#### Short exercise:
The listing beneath should be written out in full, exactly as shown.
==============================
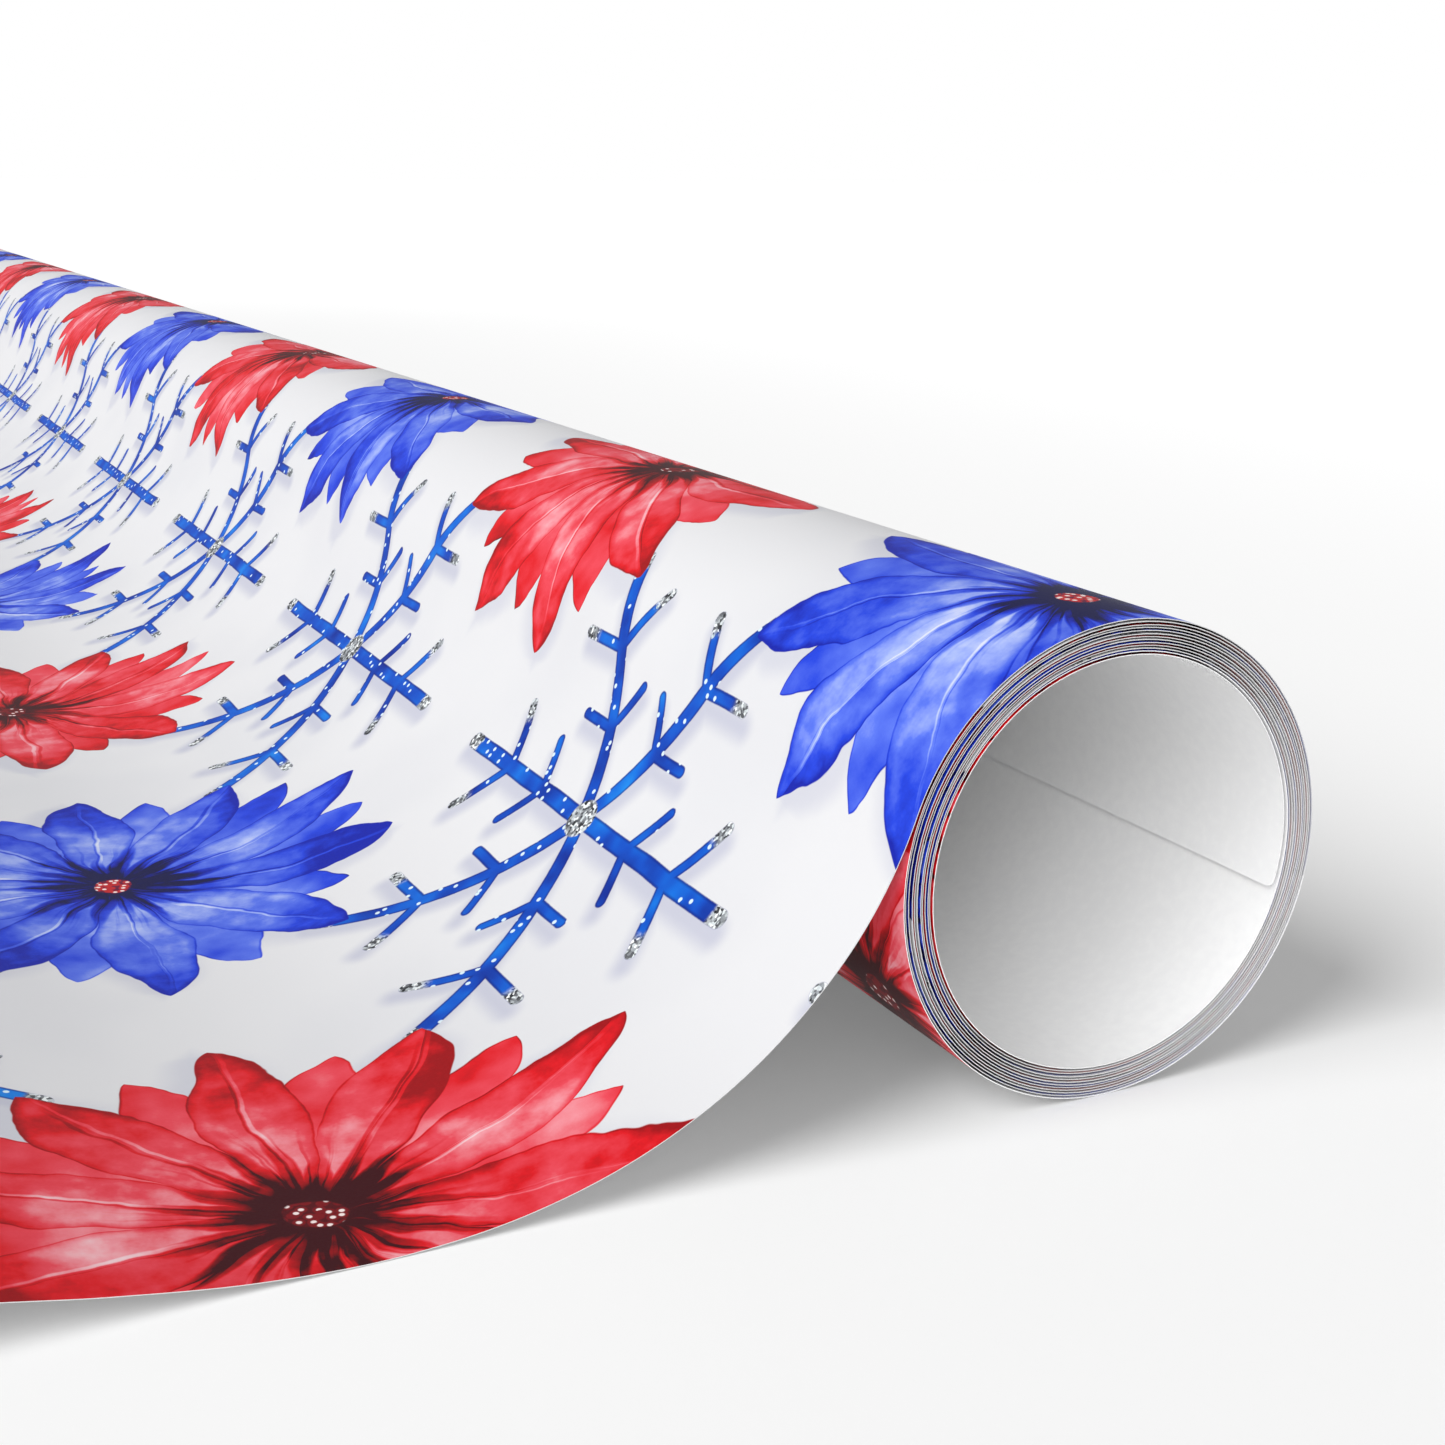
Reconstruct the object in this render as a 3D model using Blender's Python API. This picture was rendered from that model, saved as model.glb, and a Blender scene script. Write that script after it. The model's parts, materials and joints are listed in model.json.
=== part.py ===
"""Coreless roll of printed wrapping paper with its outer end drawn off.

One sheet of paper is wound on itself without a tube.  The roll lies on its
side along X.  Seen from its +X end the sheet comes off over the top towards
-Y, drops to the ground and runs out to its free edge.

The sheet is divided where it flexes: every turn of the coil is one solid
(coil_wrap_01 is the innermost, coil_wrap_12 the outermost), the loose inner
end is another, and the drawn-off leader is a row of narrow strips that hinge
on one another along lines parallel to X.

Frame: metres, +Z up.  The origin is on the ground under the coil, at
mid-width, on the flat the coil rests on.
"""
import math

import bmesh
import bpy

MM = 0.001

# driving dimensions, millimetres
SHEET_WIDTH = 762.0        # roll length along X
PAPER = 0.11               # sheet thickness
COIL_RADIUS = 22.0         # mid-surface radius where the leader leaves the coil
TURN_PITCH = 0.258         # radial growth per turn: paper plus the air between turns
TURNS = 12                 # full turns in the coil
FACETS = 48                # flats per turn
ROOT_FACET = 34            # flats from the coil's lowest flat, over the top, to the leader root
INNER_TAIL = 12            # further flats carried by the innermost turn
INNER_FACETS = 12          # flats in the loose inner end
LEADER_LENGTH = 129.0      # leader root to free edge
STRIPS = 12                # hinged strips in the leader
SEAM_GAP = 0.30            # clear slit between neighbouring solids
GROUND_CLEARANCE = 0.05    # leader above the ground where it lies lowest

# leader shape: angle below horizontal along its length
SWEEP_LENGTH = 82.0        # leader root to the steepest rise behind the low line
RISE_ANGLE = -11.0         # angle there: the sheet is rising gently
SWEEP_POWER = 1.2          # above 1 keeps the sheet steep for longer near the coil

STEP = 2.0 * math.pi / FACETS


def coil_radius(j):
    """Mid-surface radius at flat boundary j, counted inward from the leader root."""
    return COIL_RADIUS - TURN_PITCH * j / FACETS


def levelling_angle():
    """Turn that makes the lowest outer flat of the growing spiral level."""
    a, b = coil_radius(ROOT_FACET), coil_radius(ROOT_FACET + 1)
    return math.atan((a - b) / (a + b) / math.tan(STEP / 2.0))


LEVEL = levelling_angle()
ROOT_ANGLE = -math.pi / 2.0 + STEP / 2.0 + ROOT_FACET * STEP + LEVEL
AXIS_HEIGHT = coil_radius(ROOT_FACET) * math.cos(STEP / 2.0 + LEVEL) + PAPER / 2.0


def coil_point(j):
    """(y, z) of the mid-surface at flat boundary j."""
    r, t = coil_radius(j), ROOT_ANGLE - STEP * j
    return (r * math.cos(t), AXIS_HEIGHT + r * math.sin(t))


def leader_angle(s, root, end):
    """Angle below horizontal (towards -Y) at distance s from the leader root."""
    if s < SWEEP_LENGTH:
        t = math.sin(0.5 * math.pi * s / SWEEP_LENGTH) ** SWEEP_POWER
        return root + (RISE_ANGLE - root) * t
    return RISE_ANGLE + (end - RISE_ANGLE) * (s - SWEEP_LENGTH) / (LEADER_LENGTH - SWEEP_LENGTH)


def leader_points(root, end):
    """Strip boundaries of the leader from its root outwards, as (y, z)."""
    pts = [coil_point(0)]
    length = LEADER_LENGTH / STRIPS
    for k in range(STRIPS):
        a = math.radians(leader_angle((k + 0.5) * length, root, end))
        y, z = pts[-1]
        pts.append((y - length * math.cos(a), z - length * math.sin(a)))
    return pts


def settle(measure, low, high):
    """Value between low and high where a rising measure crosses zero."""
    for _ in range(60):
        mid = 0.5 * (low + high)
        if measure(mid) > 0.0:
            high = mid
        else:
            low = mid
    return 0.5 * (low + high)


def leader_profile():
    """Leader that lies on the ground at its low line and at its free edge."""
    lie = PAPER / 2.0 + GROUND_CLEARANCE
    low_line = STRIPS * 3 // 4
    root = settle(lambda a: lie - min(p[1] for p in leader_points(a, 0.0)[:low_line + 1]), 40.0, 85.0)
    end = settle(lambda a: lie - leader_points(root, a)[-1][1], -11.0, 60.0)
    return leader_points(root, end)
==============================
#### Correct answer:
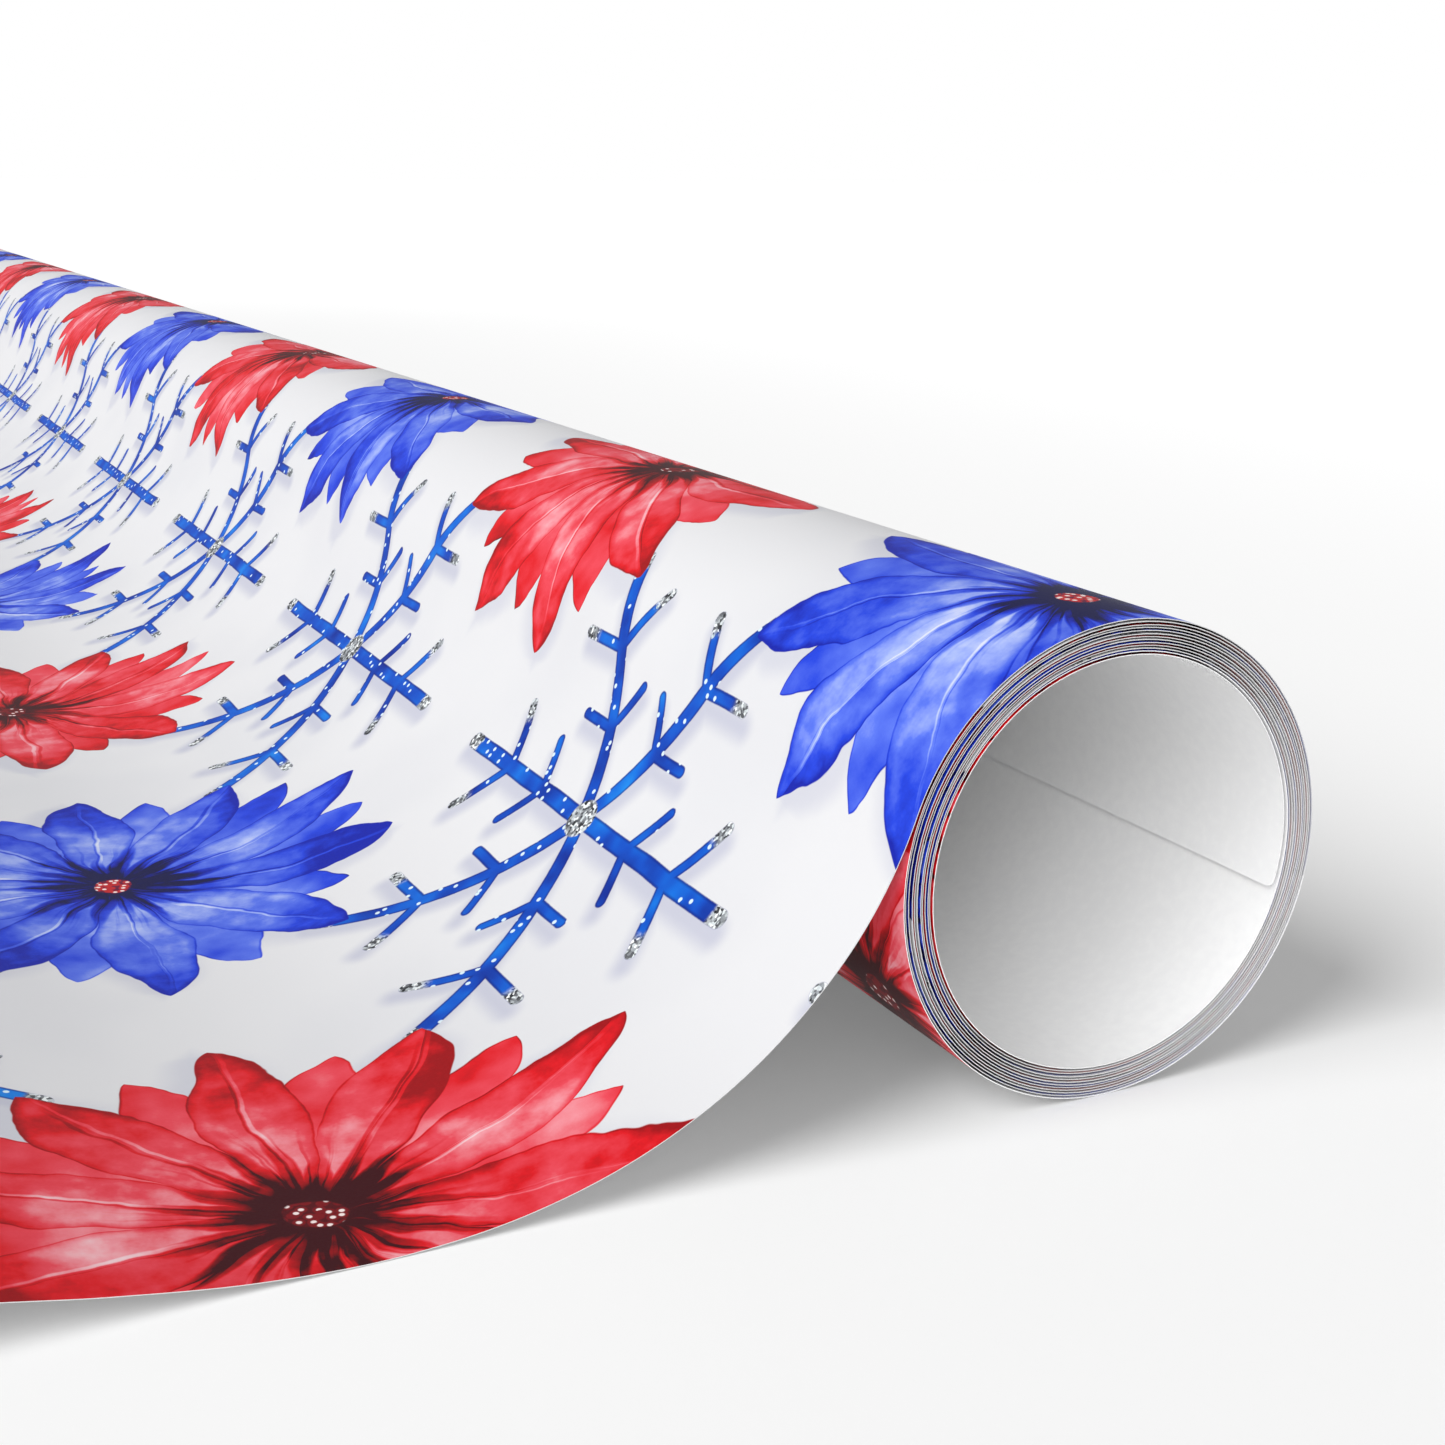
Reconstruct the object in this render as a 3D model using Blender's Python API. This picture was rendered from that model, saved as model.glb, and a Blender scene script. Write that script after it. The model's parts, materials and joints are listed in model.json.
=== part.py ===
"""Coreless roll of printed wrapping paper with its outer end drawn off.

One sheet of paper is wound on itself without a tube.  The roll lies on its
side along X.  Seen from its +X end the sheet comes off over the top towards
-Y, drops to the ground and runs out to its free edge.

The sheet is divided where it flexes: every turn of the coil is one solid
(coil_wrap_01 is the innermost, coil_wrap_12 the outermost), the loose inner
end is another, and the drawn-off leader is a row of narrow strips that hinge
on one another along lines parallel to X.

Frame: metres, +Z up.  The origin is on the ground under the coil, at
mid-width, on the flat the coil rests on.
"""
import math

import bmesh
import bpy

MM = 0.001

# driving dimensions, millimetres
SHEET_WIDTH = 762.0        # roll length along X
PAPER = 0.11               # sheet thickness
COIL_RADIUS = 22.0         # mid-surface radius where the leader leaves the coil
TURN_PITCH = 0.258         # radial growth per turn: paper plus the air between turns
TURNS = 12                 # full turns in the coil
FACETS = 48                # flats per turn
ROOT_FACET = 34            # flats from the coil's lowest flat, over the top, to the leader root
INNER_TAIL = 12            # further flats carried by the innermost turn
INNER_FACETS = 12          # flats in the loose inner end
LEADER_LENGTH = 129.0      # leader root to free edge
STRIPS = 12                # hinged strips in the leader
SEAM_GAP = 0.30            # clear slit between neighbouring solids
GROUND_CLEARANCE = 0.05    # leader above the ground where it lies lowest

# leader shape: angle below horizontal along its length
SWEEP_LENGTH = 82.0        # leader root to the steepest rise behind the low line
RISE_ANGLE = -11.0         # angle there: the sheet is rising gently
SWEEP_POWER = 1.2          # above 1 keeps the sheet steep for longer near the coil

STEP = 2.0 * math.pi / FACETS


def coil_radius(j):
    """Mid-surface radius at flat boundary j, counted inward from the leader root."""
    return COIL_RADIUS - TURN_PITCH * j / FACETS


def levelling_angle():
    """Turn that makes the lowest outer flat of the growing spiral level."""
    a, b = coil_radius(ROOT_FACET), coil_radius(ROOT_FACET + 1)
    return math.atan((a - b) / (a + b) / math.tan(STEP / 2.0))


LEVEL = levelling_angle()
ROOT_ANGLE = -math.pi / 2.0 + STEP / 2.0 + ROOT_FACET * STEP + LEVEL
AXIS_HEIGHT = coil_radius(ROOT_FACET) * math.cos(STEP / 2.0 + LEVEL) + PAPER / 2.0


def coil_point(j):
    """(y, z) of the mid-surface at flat boundary j."""
    r, t = coil_radius(j), ROOT_ANGLE - STEP * j
    return (r * math.cos(t), AXIS_HEIGHT + r * math.sin(t))


def leader_angle(s, root, end):
    """Angle below horizontal (towards -Y) at distance s from the leader root."""
    if s < SWEEP_LENGTH:
        t = math.sin(0.5 * math.pi * s / SWEEP_LENGTH) ** SWEEP_POWER
        return root + (RISE_ANGLE - root) * t
    return RISE_ANGLE + (end - RISE_ANGLE) * (s - SWEEP_LENGTH) / (LEADER_LENGTH - SWEEP_LENGTH)


def leader_points(root, end):
    """Strip boundaries of the leader from its root outwards, as (y, z)."""
    pts = [coil_point(0)]
    length = LEADER_LENGTH / STRIPS
    for k in range(STRIPS):
        a = math.radians(leader_angle((k + 0.5) * length, root, end))
        y, z = pts[-1]
        pts.append((y - length * math.cos(a), z - length * math.sin(a)))
    return pts


def settle(measure, low, high):
    """Value between low and high where a rising measure crosses zero."""
    for _ in range(60):
        mid = 0.5 * (low + high)
        if measure(mid) > 0.0:
            high = mid
        else:
            low = mid
    return 0.5 * (low + high)


def leader_profile():
    """Leader that lies on the ground at its low line and at its free edge."""
    lie = PAPER / 2.0 + GROUND_CLEARANCE
    low_line = STRIPS * 3 // 4
    root = settle(lambda a: lie - min(p[1] for p in leader_points(a, 0.0)[:low_line + 1]), 40.0, 85.0)
    end = settle(lambda a: lie - leader_points(root, a)[-1][1], -11.0, 60.0)
    return leader_points(root, end)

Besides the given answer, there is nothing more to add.